On December 7, Professors Jon Bauer and Miriam Marton will speak to a Human Rights and Social Work class at the UConn School of Social Work about refugee law and the work of the Asylum and Human Rights Clinic.
The Asylum and Human Rights Clinic recently celebrated its 10th anniversary. During this intensive, one-semester program students handle every aspect of representation in high-stakes cases that determine whether a client who has fled from political, religious or other persecution will be allowed to remain permanently in the United States, or face deportation.

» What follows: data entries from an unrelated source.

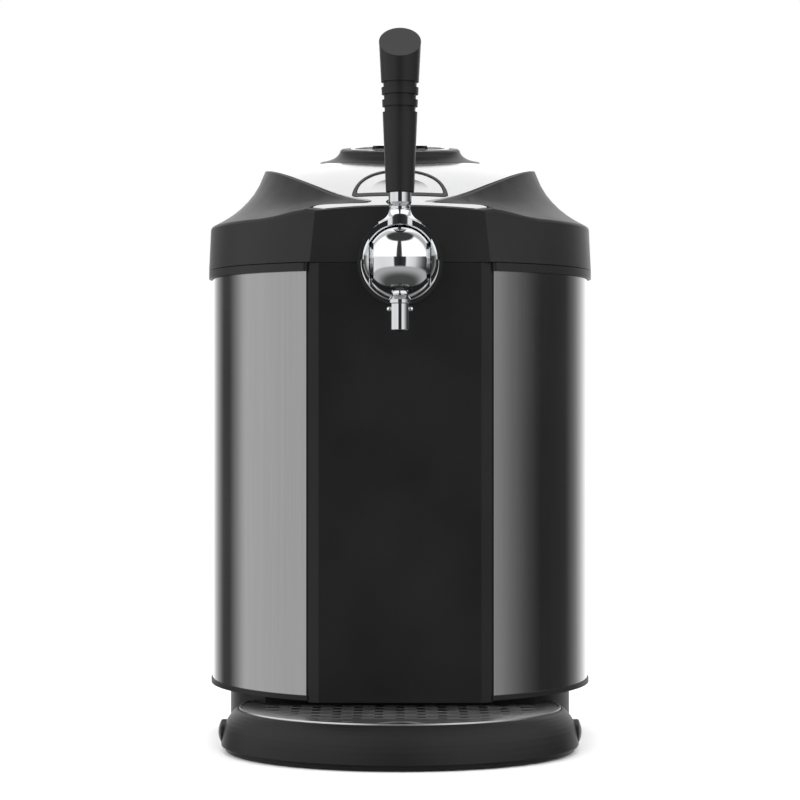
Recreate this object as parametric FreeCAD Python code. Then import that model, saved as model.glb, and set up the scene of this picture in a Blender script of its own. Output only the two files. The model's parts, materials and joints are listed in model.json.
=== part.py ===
import FreeCAD, Part
import math
import os

os.makedirs("parts", exist_ok=True)

# Countertop dispenser for a 5 litre pressurised mini keg.
#
# Frame: +Z up, millimetres. -Y is the front, where the tap and the drip tray are. The object stands on z = 0 and
# the exported pieces are centred on the origin in X and Y. While modelling, the axis of the round body is x = y = 0;
# OY moves every piece to its exported place.

V = FreeCAD.Vector

# ---------------------------------------------------------------- driving dimensions
OY = 15.0            # body axis behind the centre of the footprint

R_BODY = 133.4       # outside of the steel side panels
T_STEEL = 0.8
Y_FLAT = 122.0       # front face in front of the body axis
X_PANEL = 61.2       # half width of the front panel
X_STEEL = 62.3       # where the steel starts beside it
Z_PANEL0 = 34.9
Z_STEEL0 = 38.4
Z_STEEL1 = 322.4
Z_SEAM = 326.9       # seam between the trim band and the top collar
R_LIP = 135.9        # lip over the steel
X_REAR = 72.0        # half width of the rear cover
Y_REAR = 165.0       # back of the rear cover
R_PLINTH = 120.5
Y_PLINTH = 78.0      # front wall of the plinth

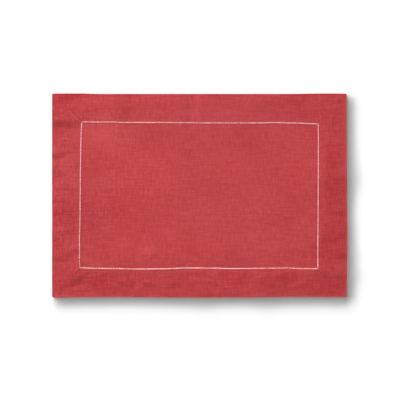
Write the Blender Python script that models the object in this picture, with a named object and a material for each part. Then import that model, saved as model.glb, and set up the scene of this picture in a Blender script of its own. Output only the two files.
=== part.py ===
"""A hemstitched linen placemat, lying flat.

One cut of plain-weave cloth. Its edge is folded to the back on all four sides, with mitred
corners, and the turned edge ends at a narrow band of drawn threads that runs round the centre
panel. The section, from the middle of the mat to its edge, is the centre panel's one layer,
the thin web of the drawn-thread band, which climbs onto the hem, and the hem's two layers with
a slit between them that opens behind the band.

X runs along the mat, Y across it and Z up. The origin is on the table, under the middle of the mat.
"""

import math
from collections import namedtuple

import bmesh
import bpy
from mathutils import Vector

MM = 0.001

# Driving dimensions
LENGTH = 508 * MM  # between the outermost points of the two short edges
WIDTH = 351.4 * MM  # between the outermost points of the two long edges
HEM = 49 * MM  # from the edge to the middle of the drawn-thread band
PLY = 1.0 * MM  # one layer of cloth
LAYER_GAP = 0.3 * MM  # the slit between the hem's two layers
CORNER_RADIUS = 2.5 * MM  # of the outline
BAND = 2.2 * MM  # width of the drawn-thread band
BAND_LIP = 0.4 * MM  # width of the bevel where the cloth stops and the band starts
BAND_SINK = 0.2 * MM  # how far the band lies below the cloth on each side of it
WEB = 0.6 * MM  # thickness of the drawn-thread band
MITRE_REACH = 1.5 * MM  # how far a mitre's ridge spreads to each side of its line
MITRE_GROOVE = 0.4 * MM  # depth of the joint between two turned edges, under a corner

HEM_TOP = 2 * PLY + LAYER_GAP
FOLD_RADIUS = HEM_TOP / 2
SLIT_END = FOLD_RADIUS + 0.6 * MM  # how far inside the edge the slit stops

# How finely the cloth is divided
STEPS_ALONG = 44
STEPS_ACROSS = 36
HEM_ROWS = 5
FOLD_ANGLES = (90, 45, 0, -45, -90)  # degrees round the outer fold, from its top to the table
CORNER_ANGLES = (45, 22.5, 0)  # degrees round half of a corner's arc, from its middle to its end

Wave = namedtuple("Wave", "along offset")  # mm
Side = namedtuple("Side", "direction outward edge band")
Step = namedtuple("Step", "angle share")  # a place along a side: on a corner's arc, or between them
Mitre = namedtuple("Mitre", "height fade")  # mm, and the share of the diagonal where it is gone

# A ripple is a soft ridge, or a trough if its height is negative, in mm and degrees. Its lean
# narrows the flank on one side of the crest by this share and widens the other.
Ripple = namedtuple("Ripple", "x y length width turn lean height")

# The sides run anticlockwise from the front left corner. edge is how far the cloth stands in
# from the full length or width, and band is how far the drawn-thread band's middle lies from
# the middle of the mat.
FRONT = Side(
    direction=Vector((1, 0, 0)),
    outward=Vector((0, -1, 0)),
    edge=(
        Wave(-254, 0.1), Wave(-244, 0.0), Wave(-216, 0.6), Wave(-150, 1.1), Wave(-24, 0.3),
        Wave(73, 0.3), Wave(169, 1.5), Wave(217, 1.1), Wave(254, 1.3),
    ),
    band=(
        Wave(-206, 124.1), Wave(-154, 125.3), Wave(-103, 126.3), Wave(-13, 124.6), Wave(65, 125.6),
        Wave(155, 124.6), Wave(206, 125.8),
    ),
)
RIGHT = Side(
    direction=Vector((0, 1, 0)),
    outward=Vector((1, 0, 0)),
    edge=(
        Wave(-176, 0.9), Wave(-125, 0.8), Wave(-98, 0.0), Wave(-50, 0.0), Wave(-8, 0.7),
        Wave(40, 1.0), Wave(176, 1.1),
    ),
    band=(
        Wave(-126, 203.1), Wave(-102, 202.9), Wave(-51, 203.4), Wave(78, 204.0), Wave(123, 203.8),
    ),
)
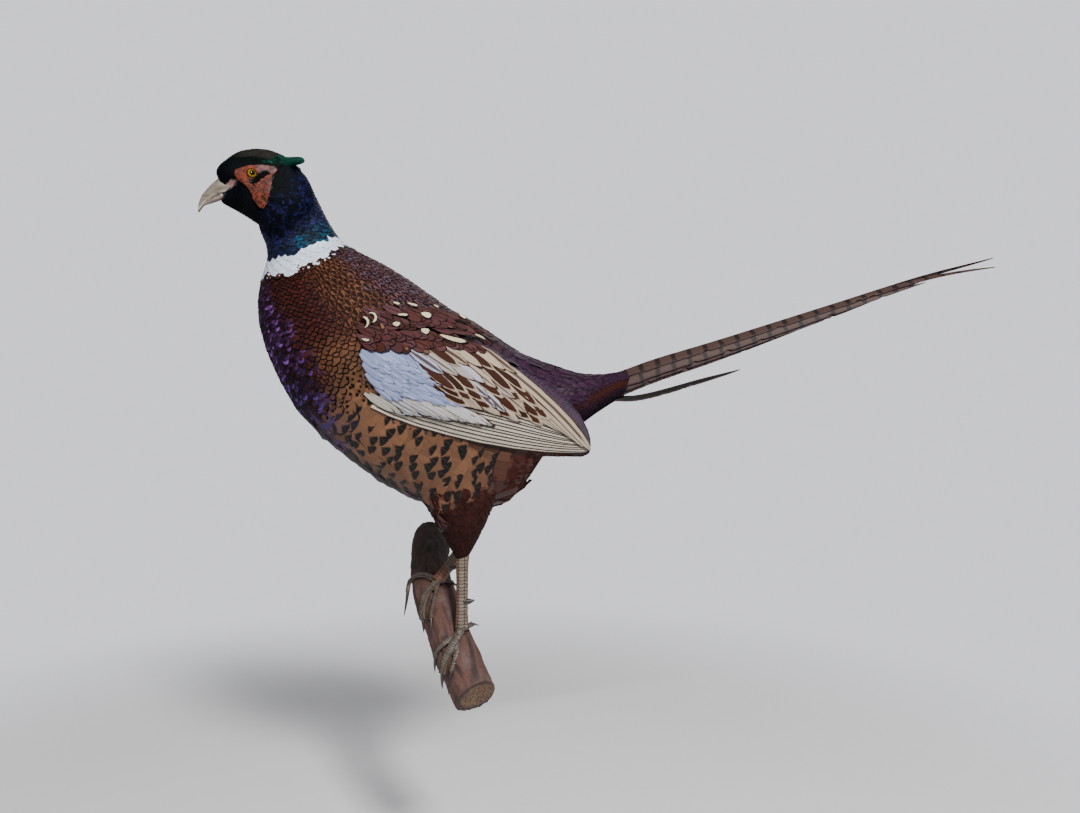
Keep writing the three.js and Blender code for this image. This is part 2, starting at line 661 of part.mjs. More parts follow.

Since 2002, Professor Bauer has directed the Asylum and Human Rights Clinic, a clinical program in which law students represent refugees who have fled from persecution and are seeking asylum in the United States. He has frequently addressed bar groups and social service organizations, and testified before legislative committees, on issues relating to anti-discrimination law, refugees, legal ethics, and the provision of legal services to the poor. His writings include an article on clinical pedagogy (co-written with Professor James H. Stark) that has been included in the Clinical Legal Education Association's bibliography of basic readings for new clinical teachers, and a study of discrimination against people with disabilities in the bar admissions process, published in the UCLA Law Review.
Professor Marton joined the Law School faculty in fall 2011. Professor Marton has been practicing law for ten years. During the last several years of her practice, Professor Marton spent a significant amount of time representing asylum applicants as part of the pro bono program at the New York offices of Skadden, Arps, Slate, Meagher & Flom LLP. Prior to going to law school, Ms. Marton was a social worker for fourteen years, specializing in working with survivors of trauma.